A sample command for bagging might then be:

COMBINE EXPLORE, CYCLES=50, SETASIDE=FILE="HOLDOUT.SYS"

while for ARCing a command might be:

COMBINE EXPLORE CYCLES=50, ARC=YES, POWER=4, SETASIDE=FILE="HOLDOUT.SYS"

Other options for the COMBINE command can be used to save individual tree files, save individual samples, produce detailed output on every tree grown, and to control details of the ARC resampling process (see Appendix below).


ARCing Fine Points

Combining methods require the growth of multiple trees all grown under slightly different conditions. Differences can occur in the control settings for the tree, such as when priors are systematically varied, or in the data being used for tree training. In bagging, the data are perturbed by resampling with replacement. The replacement induces a different set of weights on the training data. Bootstrap resampling always leaves some of the data out, reducing their weight to zero, and incorporating other data multiple times, increasing the weight of data included in the resample. Bootstrap resampling can always be conducted without fail. The same cannot be said for an ARC resample, however.

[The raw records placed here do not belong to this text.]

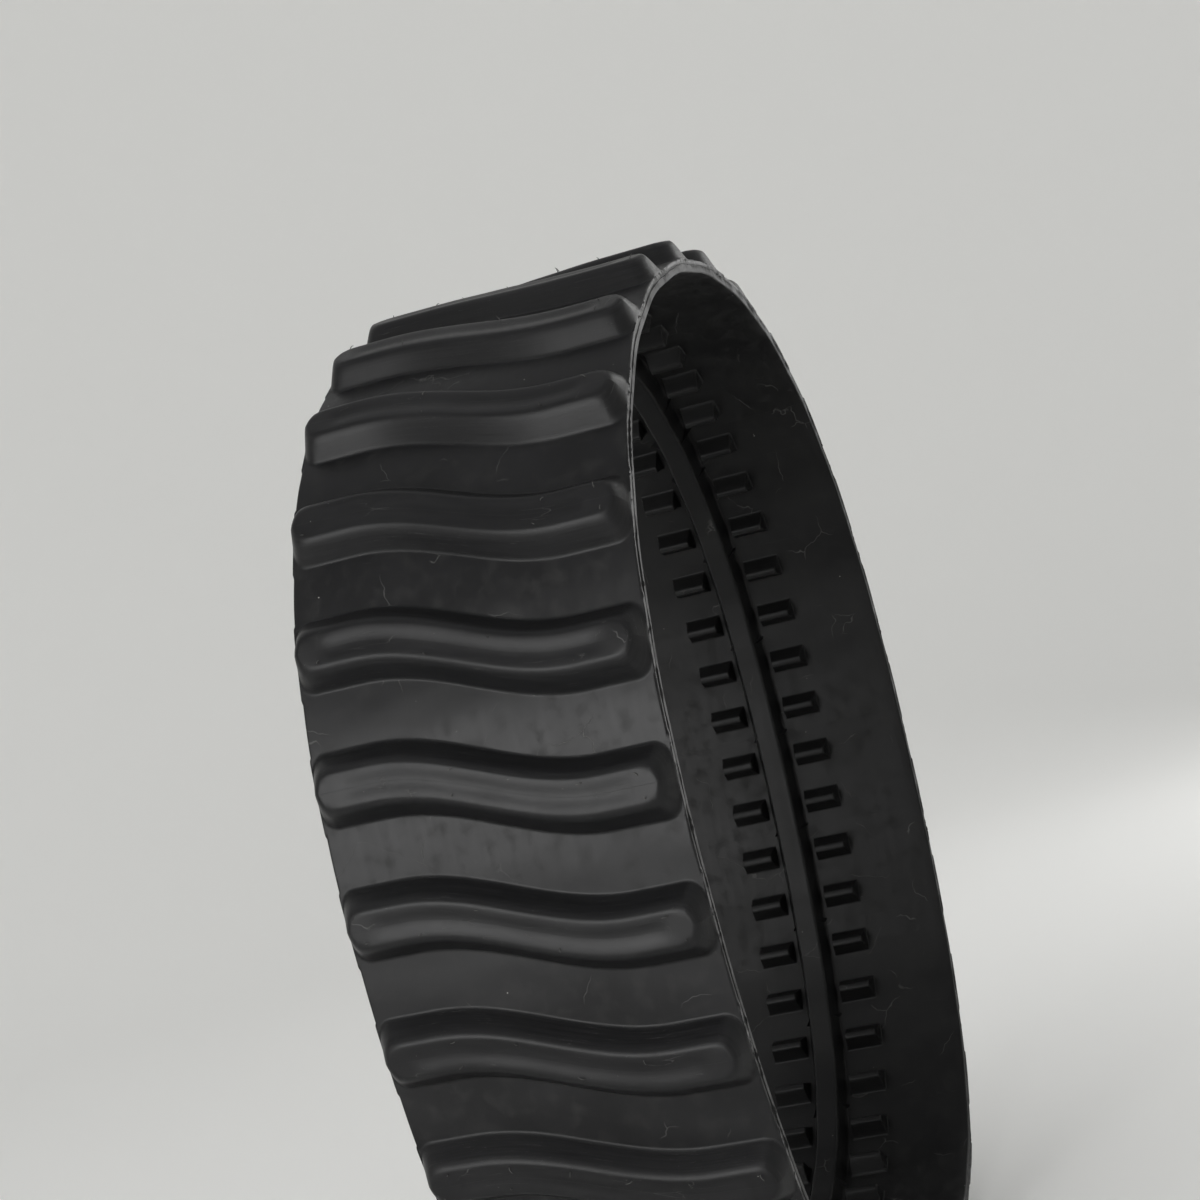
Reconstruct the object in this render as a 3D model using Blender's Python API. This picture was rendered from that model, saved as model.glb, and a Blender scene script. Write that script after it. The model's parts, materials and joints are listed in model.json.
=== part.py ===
"""Rubber track of a compact tracked loader, standing upright on its tread as a closed oval loop.

The belt is made link by link: one link is one tread pitch, cut across in the middle of the groove
between two lugs, where the real belt bends. A link has an outer rubber piece with one wave-shaped
tread lug and an inner, wheel-side rubber piece with the guide rail and four drive lugs. Between them
run the reinforcing layers, each one endless ring. Metres, +Z up, width along Y, the loop in the XZ
plane, the origin on the ground under the middle of the loop.
"""

import math

import bmesh
import bpy
import numpy as np
from mathutils import Vector

# Belt
BELT_WIDTH = 0.240
TREAD_PITCH = 0.08763
LINK_COUNT = 28
BEND_LENGTH = 0.050          # stretch of belt that bends at each groove, the rest stays flat
SKIN = 0.0028                # rubber over the reinforcement, on either face
CHANNEL = 0.0044             # height between the two rubber pieces, which holds the reinforcement

# Bend of the belt at each groove, in degrees before the loop is closed: from the middle of the
# bottom to half way up, and from there to the crown
LOWER_BENDS = (0.0, 22.0, 22.0, 17.0, 12.0, 8.0, 6.0)
UPPER_BENDS = (8.0, 12.0, 15.0, 16.0, 15.0, 13.0, 11.0)

# Tread lug
LUG_HEIGHT = 0.0165
GROOVE = 0.0396              # floor between the feet of two lugs
LUG_TOP = 0.0270
WAVE_SWING = 0.0185          # how far either end of a lug lies ahead of or behind its middle
WAVE_REACH = 0.076           # from the middle, how far out the slanted part runs
LUG_END_SLOPE = 0.0060       # how far the top stops short of the belt edge
WAVE_STEPS = 10

# Guide rail and drive lugs
RAIL_HEIGHT = 0.0160
RAIL_BASE = 0.0280
RAIL_TOP = 0.0180
DRIVE_LUG_HEIGHT = 0.0145
DRIVE_LUG_LENGTH = 0.0310    # across the belt
DRIVE_LUG_BASE = 0.0190      # along the belt
DRIVE_LUG_CREST = 0.0060
DRIVE_LUG_END_DRAFT = 0.0020
DRIVE_LUG_RAIL_GAP = 0.0045
DRIVE_LUGS_PER_PITCH = 2
DRIVE_LUG_ROOT = 0.0015      # sunk into the wheel-side skin

# Reinforcement
CORD_THICKNESS = 0.0009
PLY_THICKNESS = 0.0008
PLY_MARGIN = 0.0060          # rubber between the ply and the belt edge
CORD_MARGIN = 0.0120

# Cuts between links
CUT_GAP = 0.0008
RELIEF_DEG = 3.0             # each wheel-side end leans back, so that the link can bend inwards

FLAT = TREAD_PITCH - BEND_LENGTH
LUG_BASE = TREAD_PITCH - GROOVE
LAYER_GAP = (CHANNEL - CORD_THICKNESS - 2 * PLY_THICKNESS) / 4
FLOOR = CHANNEL / 2 + SKIN
GROUND_OFFSET = FLOOR + LUG_HEIGHT
HALF_PITCH = TREAD_PITCH / 2
EDGE = BELT_WIDTH / 2


def clear_scene():
    for obj in list(bpy.data.objects):
        bpy.data.objects.remove(obj, do_unlink=True)


def make_material(name, colour, roughness, metallic=0.0):
    material = bpy.data.materials.new(name)
    material.use_nodes = True
    shader = material.node_tree.nodes["Principled BSDF"]
    shader.inputs["Base Color"].default_value = (*colour, 1.0)
    shader.inputs["Roughness"].default_value = roughness
    shader.inputs["Metallic"].default_value = metallic
    return material


# ---------------------------------------------------------------- the line of the loop

def direction(angle):
    """Unit vector in the XZ plane, at an angle from +X towards +Z."""
    return np.array([math.cos(angle), math.sin(angle)])


def outward(angle):
    """Unit vector to the right of the direction of travel, which is the tread side."""
    return np.array([math.sin(angle), -math.cos(angle)])


def arc_step(angle, turn, length):
    """Where a circular arc of this length ends, when it starts at an angle and turns by turn."""
    return length * np.sinc(turn / 2 / math.pi) * direction(angle + turn / 2)


def walk(bends, count):
    """Centres and headings of the first links, from the bottom link on, with a bend between each."""
    centre = np.array([0.0, GROUND_OFFSET])
    angle = 0.0
    frames = [(centre, angle)]
    for bend in bends[:count]:
        centre = centre + FLAT / 2 * direction(angle) + arc_step(angle, bend, BEND_LENGTH)
        angle += bend
        centre = centre + FLAT / 2 * direction(angle)
        frames.append((centre, angle))
    return frames


def half_bends(balance):
    """The bends of one half of the loop, together half a turn; balance moves bend to the crown."""
    lower = np.array(LOWER_BENDS) * (1 - balance)
    upper = np.array(UPPER_BENDS) * (1 + balance)
    bends = np.concatenate([lower, upper])
    return bends * math.pi / bends.sum()


def closed_bends():
    """All bends of the loop, with the balance that brings the crown link over the bottom one."""
    low, high = -0.6, 0.6
    for _ in range(60):
        middle = (low + high) / 2
        crown_x = walk(half_bends(middle), LINK_COUNT // 2)[-1][0][0]
        if crown_x > 0:
            high = middle
        else:
            low = middle
    half = half_bends((low + high) / 2)
    return np.concatenate([half, half[::-1]])


BENDS = closed_bends()
LINKS = walk(BENDS, LINK_COUNT - 1)


def belt_point(link, along, off):
    """Point in XZ at a distance along the belt from the link's middle and off its neutral line."""
    centre, angle = LINKS[link]
    side = math.copysign(1.0, along)
    bend = BENDS[link] if along > 0 else BENDS[link - 1]
    straight = min(abs(along), FLAT / 2)
    curved = abs(along) - straight
    turn = side * bend * curved / BEND_LENGTH
    point = centre + side * straight * direction(angle) + side * arc_step(angle, turn, curved)
    return point + off * outward(angle + turn)


def flat_point(link, along, off):
    """The same on the link's own flat plane, which the stiff lug keeps."""
    centre, angle = LINKS[link]
    return centre + along * direction(angle) + off * outward(angle)


def hinge_point(link):
    """Neutral line in the groove by which a link hangs on its neighbour towards the bottom link."""
    along = -HALF_PITCH if link <= LINK_COUNT // 2 else HALF_PITCH
    return belt_point(link, along, 0.0)


def to_world(point, y):
    return Vector((point[0], y, point[1]))


# ---------------------------------------------------------------- meshes

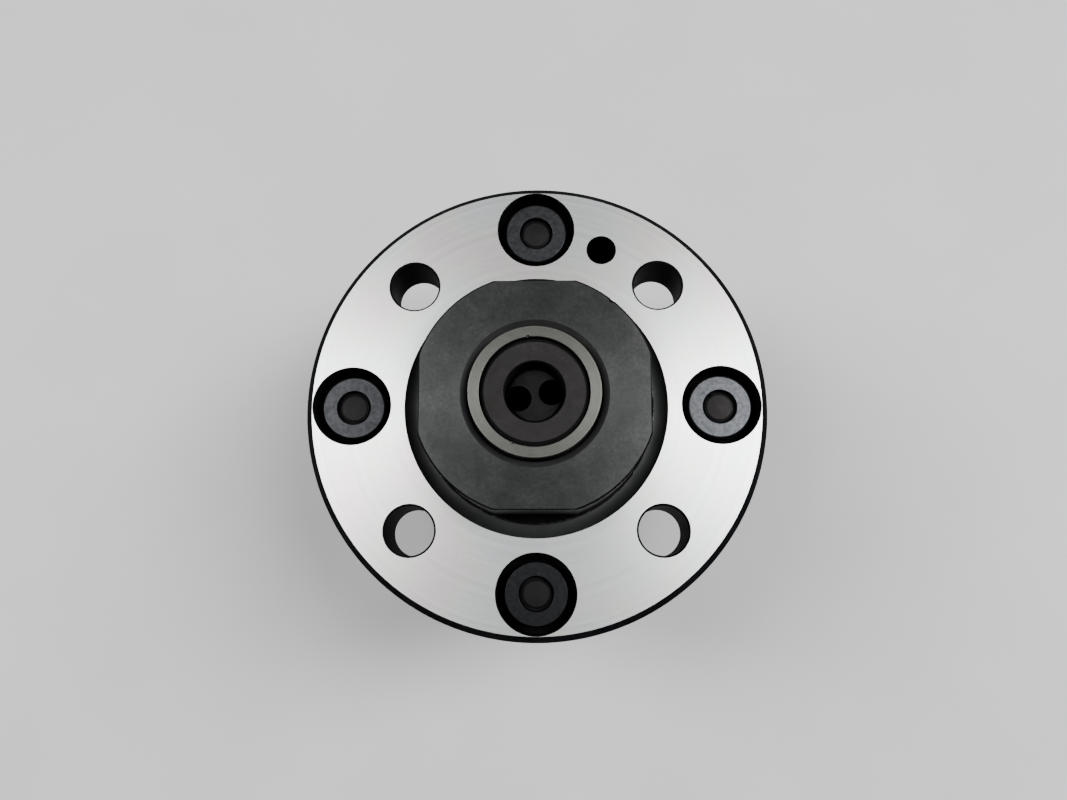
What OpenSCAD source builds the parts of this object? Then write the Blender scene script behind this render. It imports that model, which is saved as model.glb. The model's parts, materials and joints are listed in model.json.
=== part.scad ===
// Flange-mounted face mill with run-out adjustment, as an assembly of separate pieces.
// Origin: centre of the ground mounting face. +Z runs along the spindle axis, from the
// cutting edges up to the spindle nose. Lengths are in millimetres.

/* [Flange] */
// Outer diameter of the flange
flange_d = 100; // [99.5:0.5:106]
// Thickness of the flange
flange_t = 15; // [14.5:0.5:18]
// Chamfer on both rims of the flange
rim_chamfer = 1.35; // [0.5:0.05:1.4]
// Inner diameter of the ground face
face_inner_d = 57; // [56:0.5:58]
// Depth of the relief groove between the ground face and the hub
groove_depth = 1.8; // [1.2:0.1:2.4]
// Diameter of the holes for the mounting bolts
bolt_hole_d = 10.5; // [10:0.1:11]
// Pitch circle of the mounting bolts
bolt_pcd = 76; // [75:0.5:77]
// Depth of the spot face under each mounting bolt
spot_face_depth = 1; // [0.5:0.1:1.5]
// Diameter of the blind hole for the locating pin
pin_hole_d = 6.5; // [5:0.5:7]
// Depth of the blind hole for the locating pin
pin_hole_depth = 12; // [8:0.5:12.5]

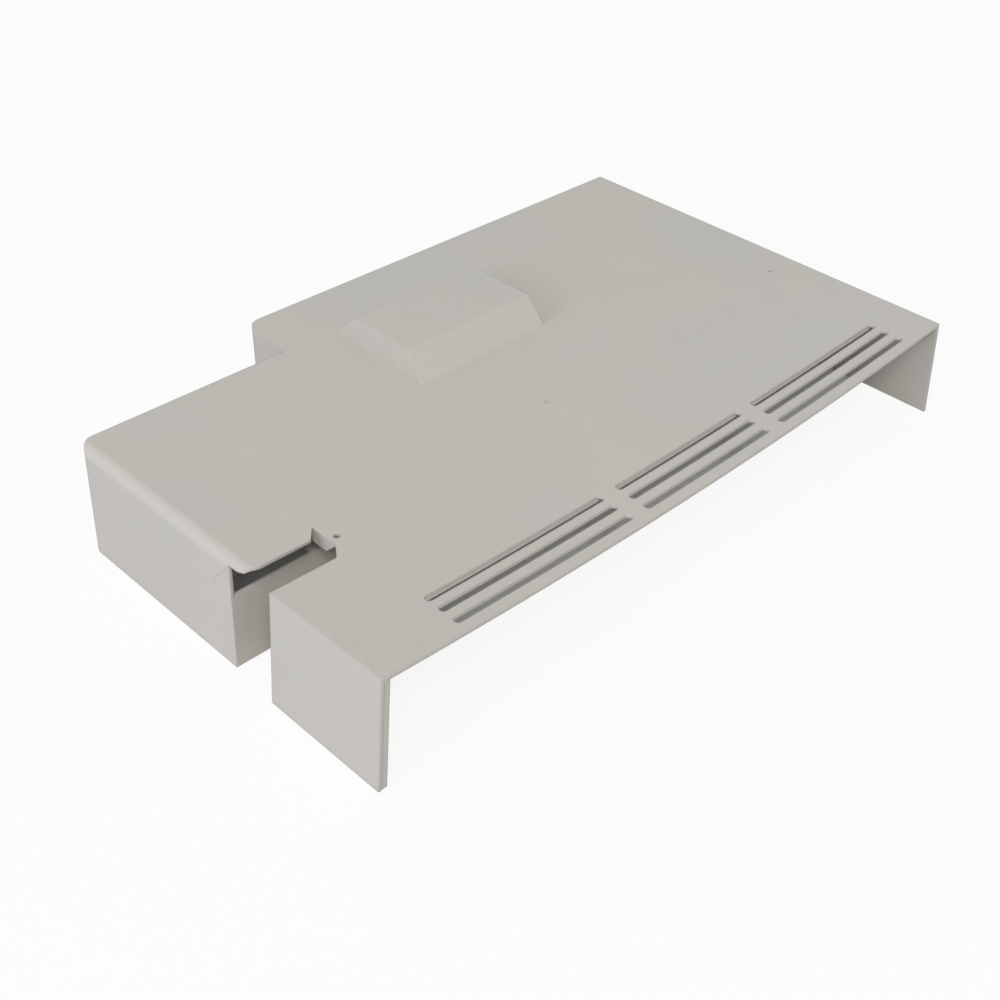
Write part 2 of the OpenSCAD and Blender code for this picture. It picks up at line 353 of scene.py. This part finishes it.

In ARCing, the probability with which a case is selected for the next training set is not constant and is not equal for all cases in the original learn data set; instead, the probability of selection increases with the frequency with which a case has been misclassified in previous trees. Cases that are very difficult to classify receive an increasing probability of selection while other cases that are classified correctly receive declining weights from trial to trial. As the probability of selection becomes more skewed in favor of the difficult-to-classify cases, the probability of selection for the typical case quickly declines to zero and the process of sample building takes an increasingly long time.

One of the ARCing options is a setting controlling how hard the ARCer should try to build a sample. In many runs the ARC process of resampling will simply bog down and the ARCer will automatically reset the probabilities to their equal starting values and continue generating additional trees.